John Rienstra

No. 79, 70
- Position: Guard

Personal information
- Born: March 22, 1963 (age 63) Grand Rapids, Michigan, U.S.
- Listed height: 6 ft 5 in (1.96 m)
- Listed weight: 273 lb (124 kg)

Career information
- High school: Academy of the New Church Secondary Schools (Bryn Athyn, Pennsylvania)
- College: Temple
- NFL draft: 1986: 1st round, 9th overall pick

Career history
- Pittsburgh Steelers (1986–1990); Cleveland Browns (1991–1992);

Awards and highlights
- Consensus All-American (1985); 2× First-team All-East (1984, 1985);

Career NFL statistics
- Games played: 65
- Games started: 48
- Fumble recoveries: 3
- Stats at Pro Football Reference

= John Rienstra =

American football player (born 1963)

John William Rienstra (born March 22, 1963) is an American former professional football player who was a guard for seven seasons in the National Football League (NFL) for the Pittsburgh Steelers and Cleveland Browns. Rienstra attended Temple University after graduating from the Academy of the New Church Secondary Schools.

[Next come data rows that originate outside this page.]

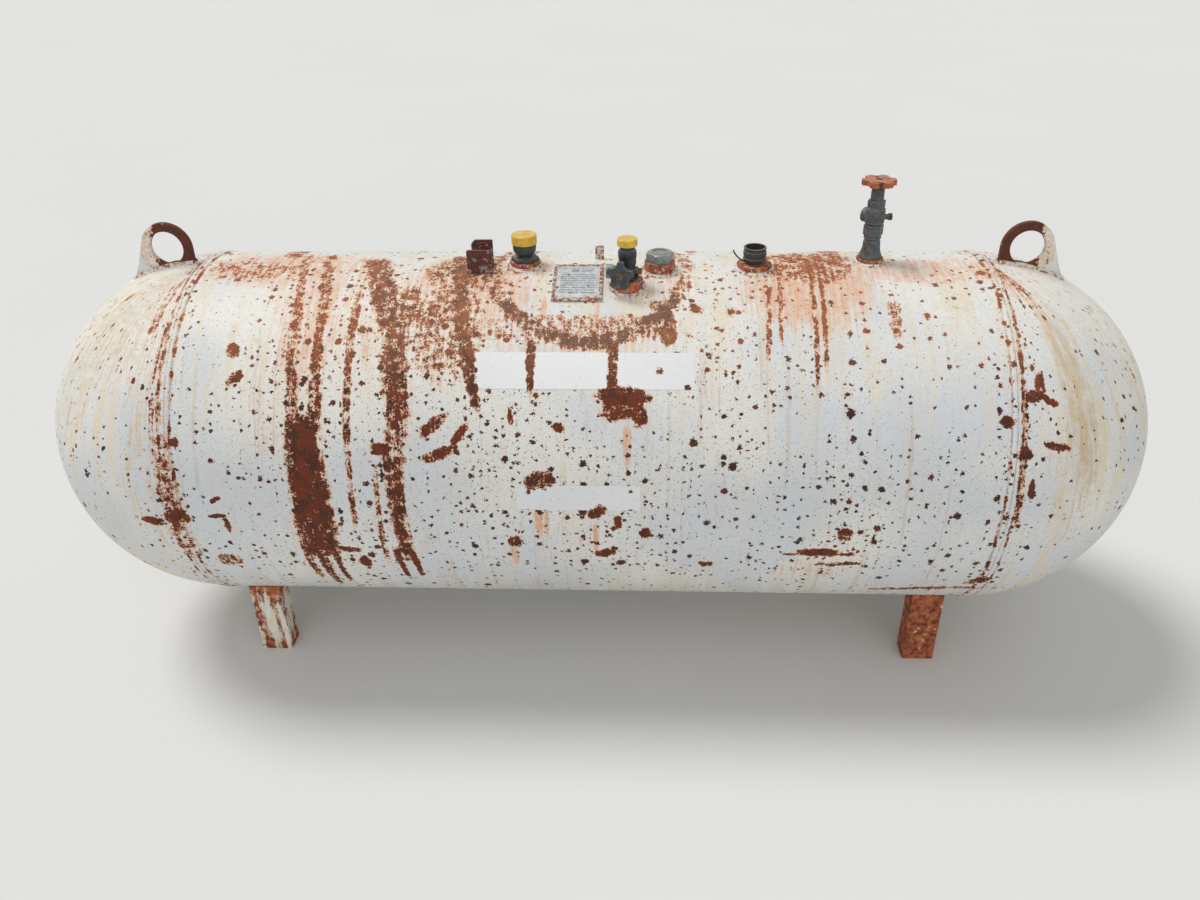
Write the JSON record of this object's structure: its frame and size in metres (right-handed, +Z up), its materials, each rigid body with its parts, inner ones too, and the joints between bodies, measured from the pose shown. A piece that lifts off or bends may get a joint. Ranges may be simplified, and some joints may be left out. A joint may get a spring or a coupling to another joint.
{
  "type": "horizontal pressure tank",
  "caption": "Weathered white horizontal gas pressure tank with round ends on short legs, with lifting lugs, top valves with handwheels, caps, a data plate and welded seams.",
  "frame": {"origin": "on the ground under the middle of the tank", "axes": "+X along the tank's axis towards the end with the stop valve, +Z up, -Y towards the side with the star handwheel"},
  "size_m": [2.388, 0.7672, 1.067],
  "materials": {
    "tank_paint": "chalky white paint with rust chips and streaks",
    "leg_paint": "rusted steel with worn white paint",
    "rusty_steel": "rusted welded steel",
    "plate_grey": "dull weathered plate",
    "bracket_maroon": "dark rust under torn paint",
    "valve_dark": "dark aged brass",
    "cap_yellow": "sun-bleached moulded plastic",
    "zinc_grey": "weathered zinc",
    "wheel_grey": "cast, dull",
    "wheel_orange": "worn red-orange paint over cast metal",
    "tether_black": "weathered rubber"
  },
  "bodies": {
    "tank": {"shell": "tank_paint", "head_left": "tank_paint", "head_right": "tank_paint", "girth_weld_left": "tank_paint", "girth_weld_right": "tank_paint", "long_weld": "tank_paint", "leg_front_left": "leg_paint", "leg_front_right": "leg_paint", "leg_back_left": "leg_paint", "leg_back_right": "leg_paint", "lug_left": "tank_paint", "lug_right": "tank_paint", "plate_frame": "rusty_steel", "data_plate": "plate_grey", "hood_hinge_bracket": "bracket_maroon", "hood_stop_tab": "tank_paint", "fill_coupling": "rusty_steel", "fill_valve": "valve_dark", "fill_cap": "cap_yellow", "service_coupling": "rusty_steel", "service_valve": "valve_dark", "service_cap": "cap_yellow", "service_outlet_plug": "valve_dark", "bleeder_screw": "rusty_steel", "plug_coupling": "rusty_steel", "hex_plug": "zinc_grey", "relief_coupling": "rusty_steel", "relief_valve": "valve_dark", "relief_tether": "tether_black", "stop_coupling": "rusty_steel", "stop_adapter": "valve_dark", "stop_body": "valve_dark", "stop_port_plug": "valve_dark", "stop_bonnet": "valve_dark"},
    "service_handwheel": {"service_stem": "rusty_steel", "service_wheel": "wheel_grey", "service_wheel_screw": "rusty_steel"},
    "stop_handwheel": {"stop_stem": "rusty_steel", "stop_wheel": "wheel_orange", "stop_wheel_screw": "rusty_steel"}
  },
  "joints": [
    {"name": "service_handwheel_turn", "type": "hinge", "parent": "tank", "child": "service_handwheel", "pos_m": [0.08, -0.101, 0.913], "axis": [-0.3407, -0.9361, 0.0872], "range_deg": [0, 900]},
    {"name": "stop_handwheel_turn", "type": "hinge", "parent": "tank", "child": "stop_handwheel", "pos_m": [0.577, 0, 1.011], "axis": [0, 0, 1], "range_deg": [0, 1170]}
  ]
}
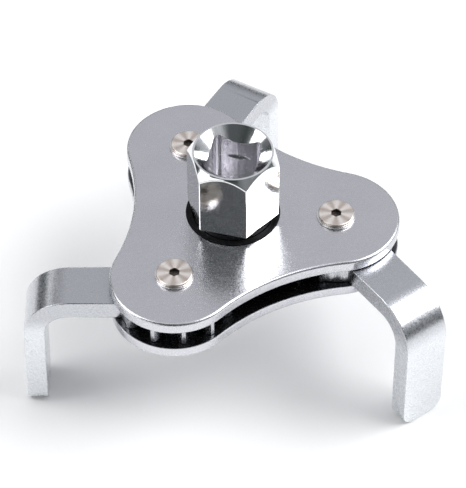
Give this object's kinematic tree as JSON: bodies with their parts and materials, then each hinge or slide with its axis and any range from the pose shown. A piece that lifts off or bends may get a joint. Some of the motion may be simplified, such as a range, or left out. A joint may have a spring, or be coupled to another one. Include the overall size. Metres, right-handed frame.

At the 1986 NFL draft, the Steelers selected Rienstra with the ninth overall pick in the first round.

On July 6, 2016, Rienstra discovered the remains of Joe Keller, a man from Cleveland, Tennessee, who had gone missing while on a jog on July 23, 2015, in a remote and rugged area of the Rio Grande National Forest in Conejos County, Colorado.